I've always seen that the txt file doesn't have the underlining, but I can definitely see that my txt file has italized characters, so I just assumed that it carried over.
So, if that's the case, what are you doing in your transcripts instead -- quotation marks?
I don't use any of it. I'll use quotes if there is a quote of text, but the names of books, etc., I don't bother with that stuff. I got an E-transcript from another reporter the other day and wherever she wrote resume with the accent mark above the "e" it blacked it out through the whole transcript. That's what the attorney got. Don't go there!! Just do it regular because with the sophisticated technology out there, you never know what's coming out the other end!!
Also, I underline INDEX on my index page but when I put it in ASCII format, the underline doesn't show up I've noticed. Waste of time I guess.
Same as Kelli. Sent in a transcript once with resume all through it with the accent mark -- atty had a fit because when she printed it from my ASCII, I think it just said "resum." I don't do any underlining, bolding, italicizing, etc. This is court reporting, not book publishing. I don't see the need.

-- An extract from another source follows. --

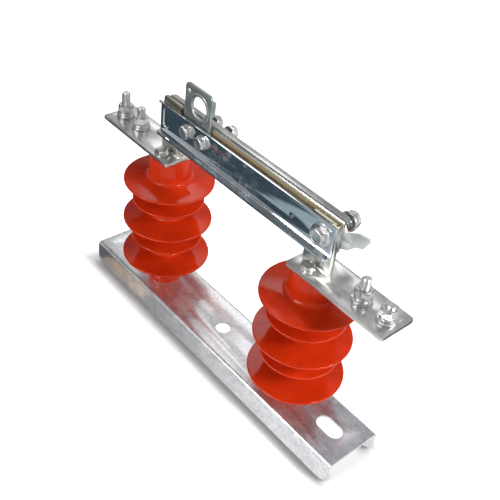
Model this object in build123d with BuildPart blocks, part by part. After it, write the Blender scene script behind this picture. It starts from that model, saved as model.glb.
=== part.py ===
from build123d import *
from collections import namedtuple
import os

# Single-pole knife switch on two ribbed post insulators and a bent channel base.
# Millimetres. The origin is under the middle of the base, on the floor.
# +X runs along the base to the hinged end, +Y away from the bolt heads, +Z up.

# Screws: shank radius, width across the flats, head and nut heights,
# flat washer radius and thickness, split washer thickness
Screw = namedtuple("Screw", "radius across head nut washer washer_thick lock_thick")
M8 = Screw(4, 13, 5.3, 6.8, 8, 1.6, 2)
M10 = Screw(5, 16, 6.4, 8.4, 10.5, 2, 2.6)
LOCK_RIM = 0.9
HOLE_PLAY = 0.5
THREAD_PLAY = 0.05

# Base channel
BASE_LENGTH = 432
BASE_WIDTH = 72
BASE_HEIGHT = 30
BASE_SHEET = 3
BASE_BEND = 4.5
BASE_END_CUT = 9
BASE_END_CUT_RISE = 6
SLOT_X = 180
SLOT_LENGTH = 33
SLOT_WIDTH = 19
MIDDLE_HOLE = 9.5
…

I felt like I was a really bad reporter when I didn't know the difference when to use all those different things and also wasn't doing it in realtime either - it would be a simple macro to Italicize something or change the font - but I SO agree with Kelli and Deborah on this. They said it very well! And no, we're not publishers and this isn't the Times they're reading. Doesn't transfer to the ascii anyway. Indeed, why bother?